The objective of self-storage facility valuation is to determine worth based on unbiased metrics that can be calculated to assign a reasonable number. Though this may sound straightforward, there are varying approaches being used in the market, and owners and investors don’t always agree. They may come to a different conclusion on the same property.

When it comes to determining value, understanding market dynamics and capitalizing on value-add opportunities should be the goal of both parties. Let’s examine the factors impacting asset value today and some levers you can pull to improve it.

Sales Comparisons

Though familiar to most parties, the sales-comparison approach to value will likely be inaccurate for self-storage. The reason is there’s often a lack of comparable sales (comps) within an adequate timeframe and/or radius of the subject property. If they do exist, the purchase price may be undisclosed. In those cases, the average price per square foot could appear considerably lower than the true amount.

That said, comps are helpful in reporting the change of ownership and presence of private or public (real estate investment trust) owners. When reported accurately, they can also be useful for price per square foot. Though they don’t provide the entire picture, they should be part of the valuation process.

Capitalization Rates

Everyone loves to talk about capitalization (cap) rates. Why? Primarily because they’re a simple way to express value. Cap rates are a market-specific, mathematic way to generate a number that links net operating income to asset worth. Since they’re dependent on facility financials, however, self-storage owners should be wary of anyone who quotes a specific cap rate for their property and hasn’t reviewed the profit-and-loss statements.

When evaluating financial reports, evaluators assume reoccurring revenue will be accounted for and that expenses accurately reflect current market rates. Occasionally, though, discrepancies can be uncovered. For example, what happens when an owner performs all of their own maintenance or a manager is being paid double the local market rate? Both scenarios change the expense report and, therefore, the cap rate.

As a self-storage owner, you should know your income-to-expense ratio to remain competitive in your market. Reviewing operating costs and making necessary adjustments will help maintain property value. Investors will analyze expense ratios and apply their own metrics when assessing value. They’ll take into account the numbers you provide and then adjust accordingly for any values that don’t match up with the market.

Rental Rates and Occupancy

Rental rates deserve considerable attention when determining a true self-storage valuation. Because of their intimate relationship with income and, therefore, cap rates, they’re a vital part of calculating facility worth. If an owner wants to maximize property value, they must raise their rates in accordance with the market. In fact, when they don’t, value is negatively impacted. Whether your plan is to sell or hold, catch up to local street rates if you aren’t already in alignment.

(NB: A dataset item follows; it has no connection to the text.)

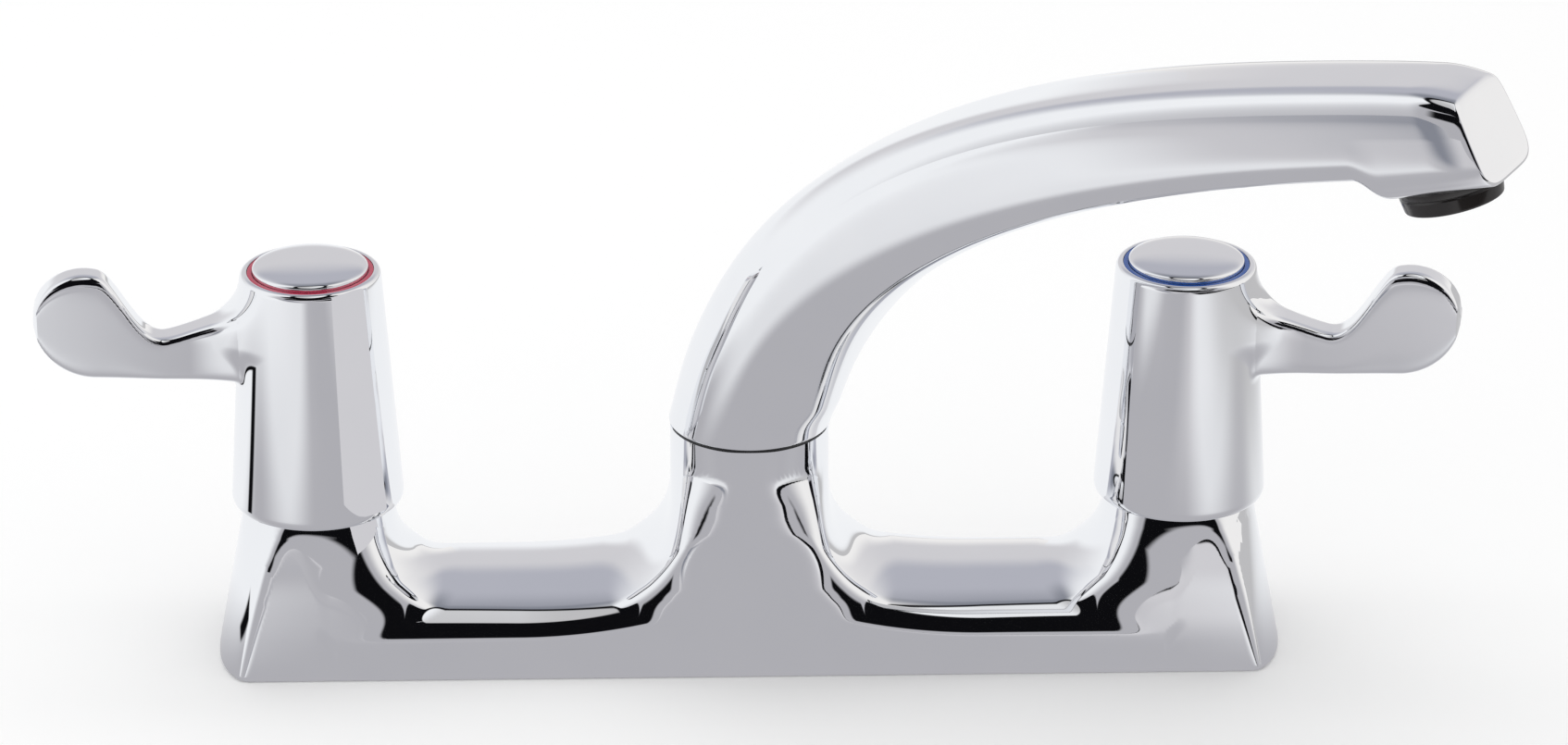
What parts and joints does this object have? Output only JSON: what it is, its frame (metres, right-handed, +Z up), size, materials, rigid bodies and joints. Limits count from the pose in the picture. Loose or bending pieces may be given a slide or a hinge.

Understand that 100% physical occupancy is never the goal. In fact, this is often seen as a negative by investors when assigning value. It’s also essential to know the difference between physical and economic occupancy. Value is seen in economic occupancy because it measures total possible income vs. the number of filled units. If you hope to achieve maximum value, aim to hover around 90% economic occupancy. If you’re at 100% physical occupancy, raise your rates.

In addition, capitalizing on square footage and the ideal unit mix for your market is essential for return on investment. For example, if no one in your market has any 5-by-5s available, can you provide this size? Minor investments in unit mix can increase facility value.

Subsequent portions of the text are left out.